Lediglich ergänzend weist der Senat darauf hin, dass auch die Voraussetzungen gem. § 45 Abs. 3 Satz 3 SGB X nicht vorliegen.Danach kann ein rechtswidriger begünstigender Verwaltungsakt mit Dauerwirkung bis zum Ablauf von zehn Jahren nach seiner Bekanntgabe nach Abs. 2 zurückgenommen werden, wenn die Voraussetzungen des Absatzes 2 Nr. 2 oder 3 gegeben sind (Nr. 1) oder der Verwaltungsakt mit einem zulässigen Widerrufsvorbehalt erlassen wurde (Nr. 2).

Ein Fall des § 45 Abs. 3 Satz 3 Nr. 2 SGB X ist nicht gegeben,denn der zurückgenommene Bescheid vom 30. September 2008 enthält keinen Widerrufsvorbehalt im Sinne von § 32 SGB X. Dies gilt unabhängig davon, dass der Bescheid bestandskräftig geworden ist,denn soweit die Beklagte formuliert hat, „Wir behalten uns einen Widerruf diese Bescheides vor, soweit sich ergibt, dass bei Erlass das Recht unrichtig angewandt oder von einem Sachverhalt ausgegangen wurde, der sich als unrichtig erweist.“, handelt es sich bereits rechtstechnisch nicht um einen Widerrufsvorbehalt im Sinne von § 32 SGB X, sondern lediglich um einen allgemeinen Vorbehalt in dem Sinne, dass die Behörde einen Verwaltungsakt ohne Vertrauensschutzerwägungen mit Wirkung auch für die Vergangenheit ändern könne, der letztlich auf einen § 39 SGB X widersprechenden allgemein Ausschluss der Bindungswirkung abzielt (vgl. hierzu Krasney in: Kasseler Kommentar, Stand Dezember 2003, § 32 RdNr.10).

Nach alledem erfolgte auch die Rückforderung des vermeintlich überzahlten EHV-Honorars zu Unrecht.

Die Kostenentscheidung beruht auf § 197a SGG i.
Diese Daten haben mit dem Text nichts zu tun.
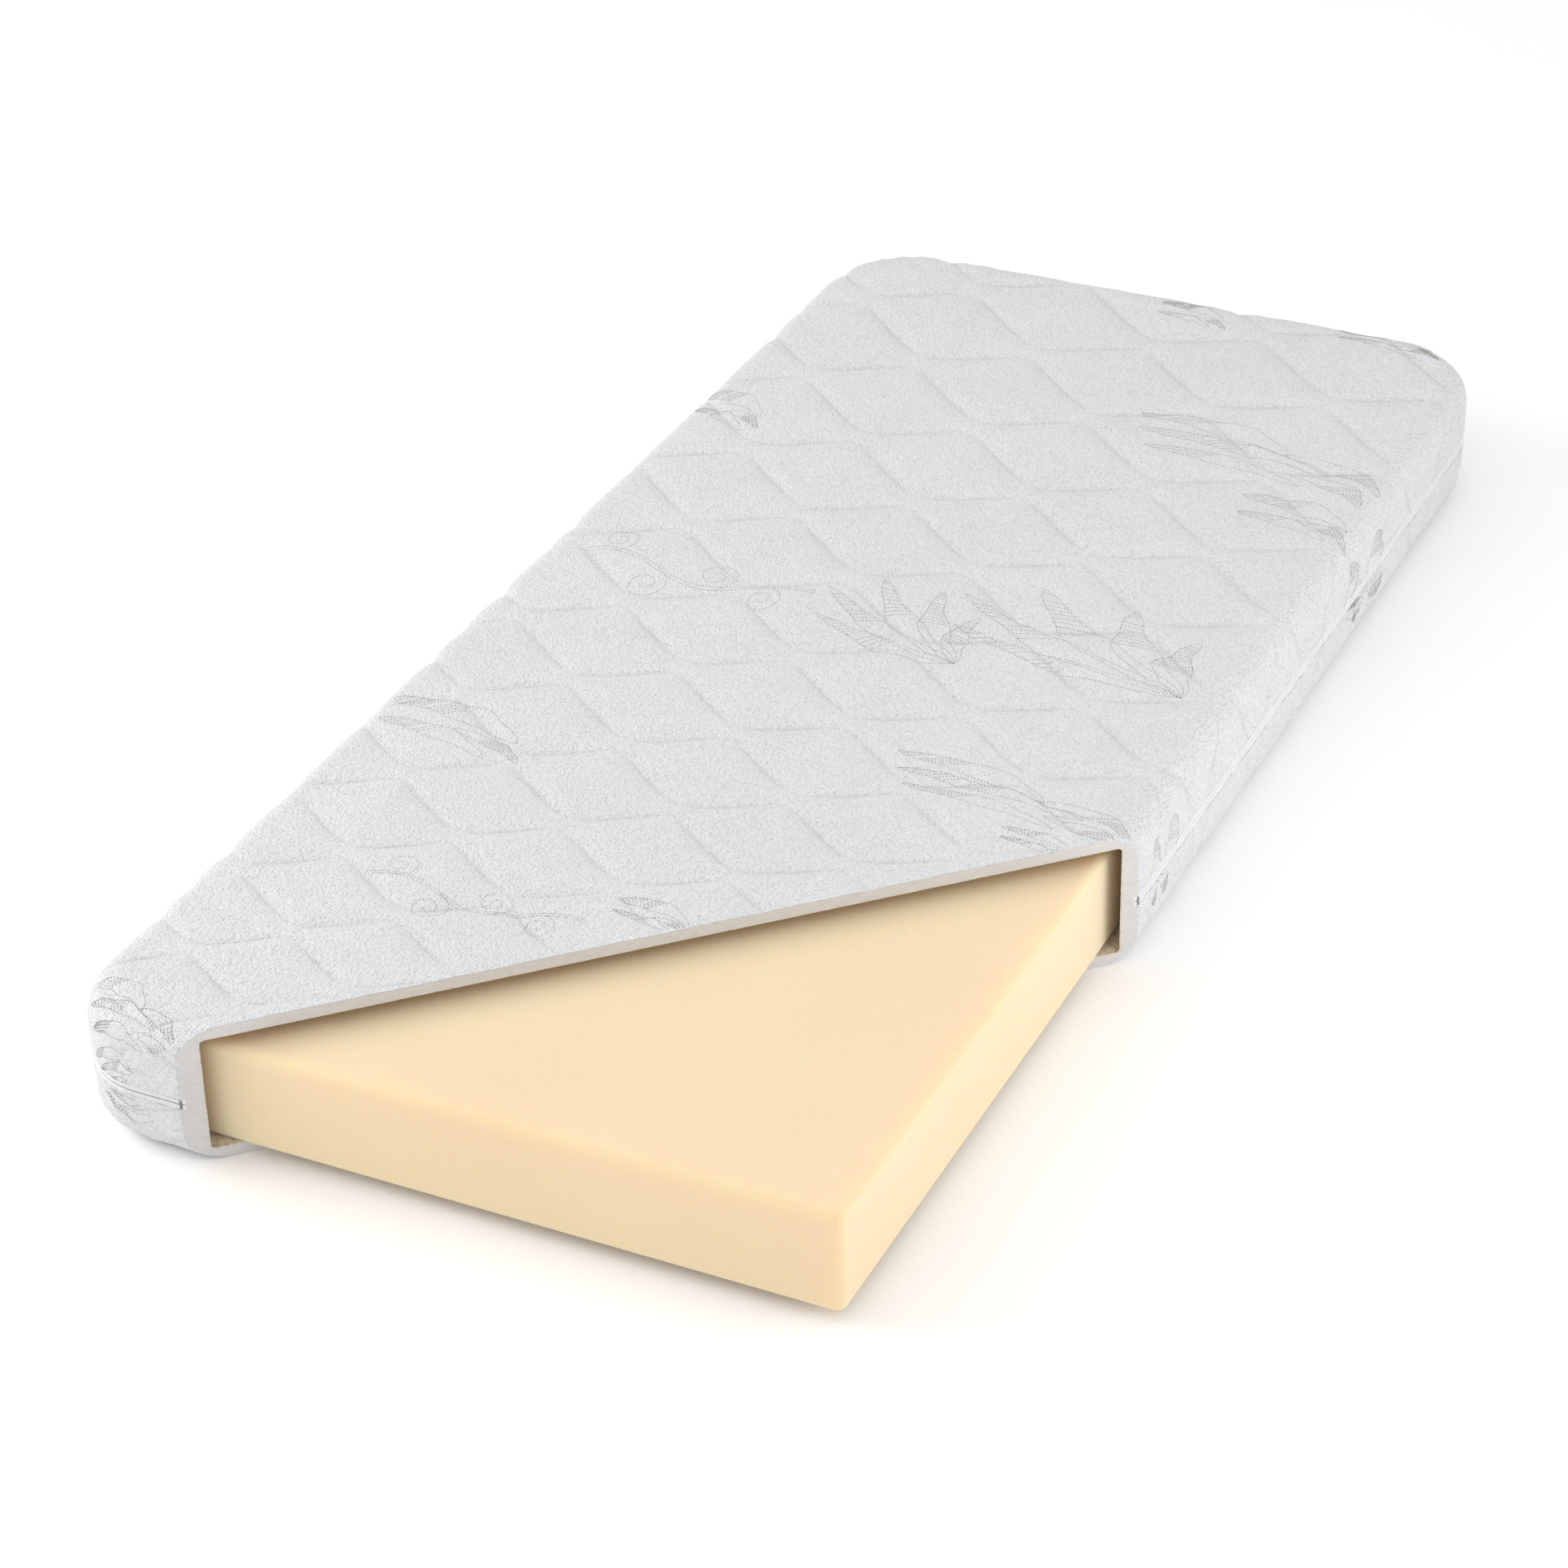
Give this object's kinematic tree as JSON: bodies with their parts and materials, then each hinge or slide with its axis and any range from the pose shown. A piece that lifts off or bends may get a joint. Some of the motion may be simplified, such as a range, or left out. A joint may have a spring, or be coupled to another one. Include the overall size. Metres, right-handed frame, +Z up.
{
  "type": "memory foam mattress",
  "caption": "Single-bed memory foam mattress in a quilted two-part zip cover, with one bottom corner of the cover cut away to show the foam core and the quilt layers.",
  "frame": {"origin": "middle of the underside, on the surface the mattress lies on", "axes": "+X along the length, towards the end with no cutaway; +Y across the width, towards the long side with no cutaway; +Z up"},
  "size_m": [2, 0.9036, 0.163],
  "materials": {
    "ticking": "white knitted jacquard, quilted, soft sheen",
    "wadding": "needled fibre wadding, matt",
    "lining": "non-woven backing, matt",
    "tape": "woven polyester zip tape",
    "coil": "moulded polyester coil",
    "stop": "moulded",
    "slider_metal": "die-cast zinc, plated",
    "foam": "cream polyurethane foam, matt, soft"
  },
  "bodies": {
    "lower_cover": {"lower_ticking": "ticking", "lower_wadding": "wadding", "lower_lining": "lining", "lower_zip_tape": "tape", "lower_zip_coil_slider_run": "coil", "lower_zip_coil_far_run": "coil", "lower_zip_top_stop": "stop", "zip_bottom_stop": "stop"},
    "upper_cover": {"upper_ticking": "ticking", "upper_wadding": "wadding", "upper_lining": "lining", "upper_zip_tape": "tape", "upper_zip_coil_slider_run": "coil", "upper_zip_coil_far_run": "coil", "upper_zip_top_stop": "stop"},
    "foam": {"foam_core": "foam"},
    "slider": {"zip_slider": "slider_metal"},
    "pull_tab": {"zip_pull_tab": "slider_metal"}
  },
  "joints": [
    {"name": "cover_lift", "type": "slide", "parent": "lower_cover", "child": "upper_cover", "axis": [0, 0, 1], "range_m": [0, 0.3]},
    {"name": "core_lift", "type": "slide", "parent": "lower_cover", "child": "foam", "axis": [0, 0, 1], "range_m": [0, 0.15]},
    {"name": "zip_travel", "type": "slide", "parent": "lower_cover", "child": "slider", "axis": [-1, 0, 0], "range_m": [0, 1.6]},
    {"name": "tab_hinge", "type": "hinge", "parent": "slider", "child": "pull_tab", "pos_m": [0.825, 0.45145, 0.076], "axis": [0, 0, -1], "range_deg": [0, 180]}
  ],
  "couplings": [
    {"joint": "core_lift", "follows": "cover_lift", "ratio": 0.5}
  ]
}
V. m. § 154 Abs.2 Verwaltungsgerichtsordnung.

Gründe für die Zulassung der Revision gem. § 160 Abs. 2 SGG sind nicht gegeben.

Der Streitwert bestimmt sich gemäß § 197a SGG i. V. m. §§ 47, 52Abs. 3 Gerichtskostengesetz (GKG). Hierbei war in Anlehnung an den Rechtsgedanken des § 42 Abs. 2 Satz 1 GKG von dem Differenzbetrag der sich nach dem ursprünglichen und dem reduzierten EHV-Anspruchssatz ergebenden Netto-Honoraren aus der EHV für die Dauer von drei Jahren hinsichtlich der Korrektur des EHV-Anspruchssatz auszugehen. Unter Berücksichtigung des Durchschnittswerts in den streitgegenständlichen Quartalen ergibt sich ein Betrag in Höhe von 5141,72 €. Hierzu ist der bezifferte Rückforderungsbetrags in Höhe von 2.999,34 € zu addieren.